Though real life was, perhaps, marginally kinder to Elkin than his decidedly satirical fiction might suggest, even his most fantastical novels contain traces of autobiography. A Bad Man is no exception. Elkin told Leclair that “there [is] something of [my] father” in both Feldman and his ragman father, Isidore. The author additionally credited his father Philip Elkin, a “master salesman” and “super pitchman” who traveled the Midwest selling costume jewelry, as a source of his verbose writing style.

Feldman’s father—himself a traveling salesman—more clearly embodies Elkin’s ideas about identity and artifice than any other character in A Bad Man. “Not ‘rags,’ not ‘old clothes,’” Isidore warns his young son, teaching him the ragman’s call. “What are you, an announcer on the radio? You’re in the street! Say ‘regs, all cloze.’ Shout it. Sing it. I want to hear steerage, Ellis Island in that throat. . . . What, you never saw the Statue of Liberty through the fringes of a prayer shawl?”

Of course, Feldman never traveled steerage; he never arrived at Ellis Island. He isn’t technically Jewish. Within the first fifty pages of A Bad Man, Isidore has admitted as much to his son: “Your mother was a gentile and one of my best customers. I laid her in my first wagon by pots and by pans and you were born and she died.” There’s an irony in Elkin’s decision to make his most fully Jewish character, a character who is teased and punished for his religion, a half-Jew. In Elkin’s world, nothing is as it seems, and this desire to toy with the perceptions of his audience underscores his commitment to representing a deeply irrational world.

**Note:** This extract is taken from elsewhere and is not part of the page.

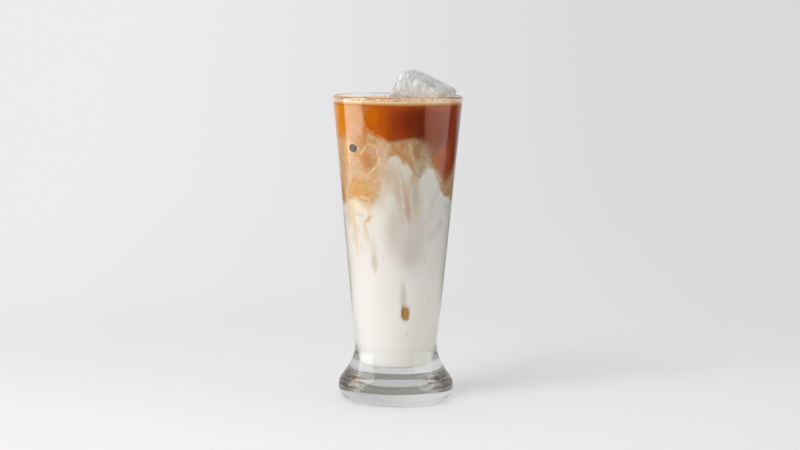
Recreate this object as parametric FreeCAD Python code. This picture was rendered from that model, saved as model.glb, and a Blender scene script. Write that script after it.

Josh Greenfeld, reviewing A Bad Man in The New York Times, described the novel’s style as “one of expansive, glib Jewish American schizophrenia,” noting Elkin’s fascination with “the absurdist metaphor that the world is winless.” Given his imaginative prose and borscht-belt sarcasm, reviewers frequently compared him to black humorists such as Nathanael West, Bellow, and Mailer.

Elkin might have had another Jewish American writer in mind, however, as he was finishing up A Bad Man. Bernard Malamud’s The Fixer, best seller and winner of both the Pulitzer Prize and National Book Award for 1966, had been published just a year earlier. Based on an actual case, Malamud’s novel, like Elkin’s, tells the story of a wrongfully imprisoned Jew: Yakov Bok, a handyman living in Czarist Russia, who is accused of murdering a young Christian boy and draining his blood for ritual use. Locked up for years as he awaits trial, Bok refuses to confess to a crime he didn’t commit, hoping for the day when he will be allowed to defend himself in a court of law. The novel was an enormous critical and popular success, hailed as harrowing and brilliant.

There was at least one dissenting opinion, however. In the Spring 1967 issue of The Massachusetts Review, while still at work on A Bad Man, Elkin critiqued Malamud’s masterpiece as “bringing about some telling stasis. . . . The Fixer is immensely moving, but this quality is at once its supreme achievement and part of its downfall.” Even Malamud’s most ardent supporters had noted the author’s frequent use of symbolism—in The Fixer as well as past works like The Assistant—to illustrate the moral implications of Jewishness. Robert Alter, in a 1966 Commentary review, declared The Fixer “Malamud’s most powerful novel,” but also conceded that “to be a Jew in this novel does imply a general moral stance” and that, “assign[ing] a set of abstact values” to Bok’s situation may result in a connection that “strike[s] the reader as arbitrary.” For Elkin, such allusions were too predictable. “It’s always seemed to me that the best kind of book is the open-ended book where anything can happen,” he later told Peter Bailey in an interview for Review of Contemporary Fiction. “I hate a book which has one premise and the writer sticks to that premise so tightly that . . . the reader has no room to breathe.”

A Bad Man leaves plenty of room for the reader to breathe—perhaps too much. Feldman’s numerous prison misadventures verge on the picaresque, and Elkin’s lengthy sentences and labyrinthine rhetoric threaten, at times, to collapse in on themselves. Throughout the novel, Feldman’s character remains fluid, a far cry from Malamud’s symbolic Jew. To Warden Fisher, he feigns a stab at rehabilitation—attempting to act “ordinary,” at the Warden’s request—while his mind races with paranoid inner monologues and far-fetched fears. He effortlessly sells cases of guava soda and shoe trees to his fellow inmates in the prison canteen, even as he muses over the items’ uselessness. Perhaps as a response to The Fixer’s moral stance, Elkin goes so far as to bring Feldman’s very Jewishness into question.

Like his contemporaries, Elkin was concerned with identity in an increasingly irrational and haphazard world. What sets him apart in A Bad Man, however, is his insistence on a character as inconstant as his surroundings. Identity becomes artifice, a costume donned as easily as the mockery of a suit the prison’s “bad men” are forced to wear. Rather than attempt to change a world that the author himself described as “winless,” Feldman—as would the many Elkin protagonists to follow—chooses instead to adapt. It is a combative stance, one that would permanently set the writer apart from his peers.

Nevertheless, like Malamud’s Jewish everyman, Feldman endures much suffering: “He learned at last, then, that his punishment . . . was to be himself. It was ridiculous. How could he be Feldman if there was no one for him to be Feldman to?”